The IRS, in furtherance of § 6103(k)(1), has set up two separate mechanisms for the public to obtain offers-in-compromise and the relevant return information. First, for a year after a given taxpayer’s offer-in-compromise is accepted by the IRS, the taxpayer’s Form 7249 (“Offer Acceptance Report”) and associated “sanitized account transcript” is made available for public inspection at the geographically corresponding IRS field office. Taxpayers are permitted to copy and retain these documents; however, the “inspection file” at each IRS office only contains records specific to that IRS region, and only records that are a year or less old. Second, the Internal Revenue Manual states that requests for offers-in-compromise and associated return information may be made in pursuant to the FOIA.
EPIC’s FOIA Request
On February 5, 2018, EPIC submitted a FOIA request to the Internal Revenue Service seeking:
1. All accepted offers-in-compromise relating to any past or present tax liability of Donald John Trump, the current President of the United States.
2. All other “return information . . . necessary to permit inspection of [the] accepted offer[s]-in-compromise” described in Category 1 of this request. Records responsive to Category 2 include, but are not limited to, “income, excess profits, declared value excess profits, capital stock, and estate or gift tax returns for any taxable year,” as applicable.
EPIC also submitted an appendix (“Appendix A”) of several hundred business entities in which the President is, or has been, involved. With respect to these entities, EPIC sought:
3. All accepted offers-in-compromise relating to any past or present tax liability of any entity identified in Appendix A of this request.

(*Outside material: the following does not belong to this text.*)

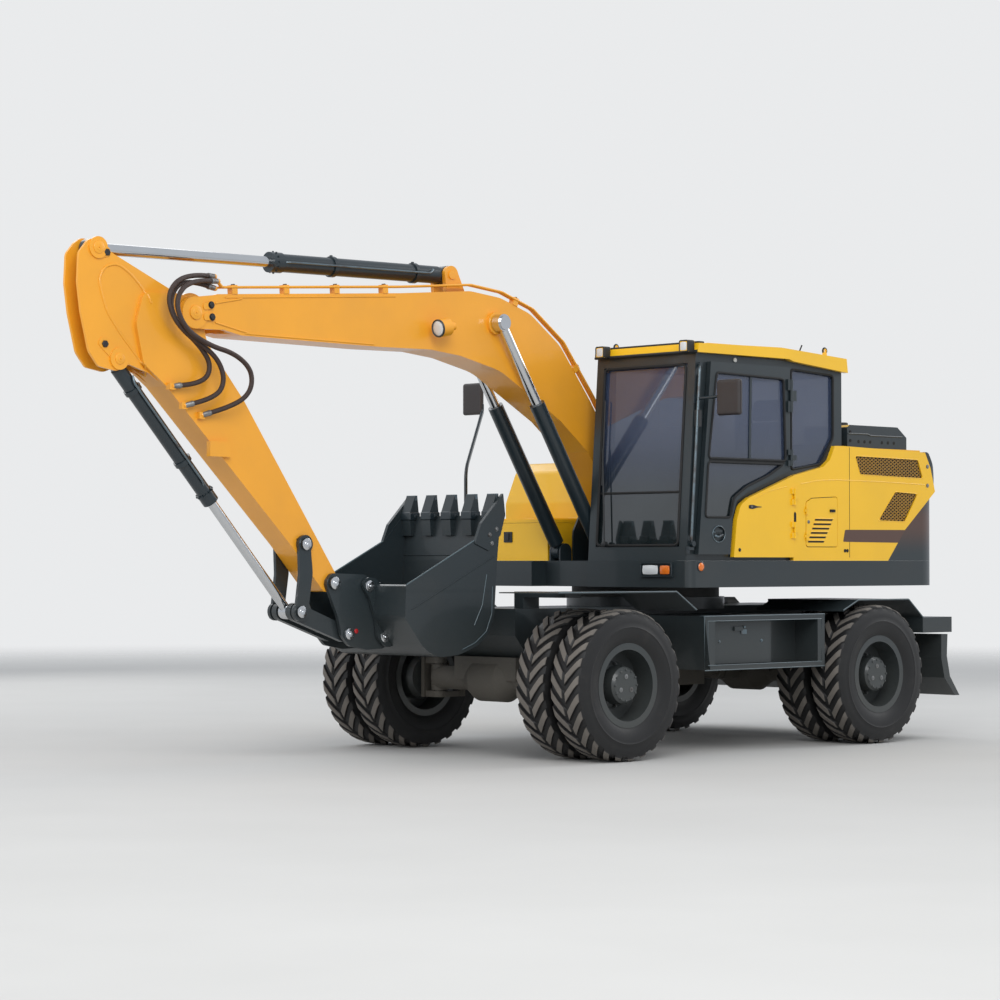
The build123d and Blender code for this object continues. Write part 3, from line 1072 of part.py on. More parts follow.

4. All other “return information . . . necessary to permit inspection of [the] accepted offer[s]-in-compromise” described in Category 3 of this request. Records responsive to Category 4 include, but are not limited to, “income, excess profits, declared value excess profits, capital stock, and estate or gift tax returns for any taxable year,” as applicable.
On February 8, 2018, the IRS responded to EPIC by letter, agreed to expeditiously process EPIC’s request, and committed to searching for responsive records.
On April 17, 2018—after the IRS had unlawfully failed to make a final determination on EPIC’s request for fifty working days—EPIC filed suit in the U.S. District Court for the District of Columbia. On June 15, 2018, the IRS moved to dismiss EPIC’s suit and attempted to retroactively reverse its agreement to process EPIC’s request.
There is widespread concern that the President’s private financial interests may conflict with the national interests of the United States and that Mr. Trump may have entered into business relations with the Russian government that aided his presidential campaign. There is simply no way to resolve these questions without the release of the President’s tax records. The public has the right to know.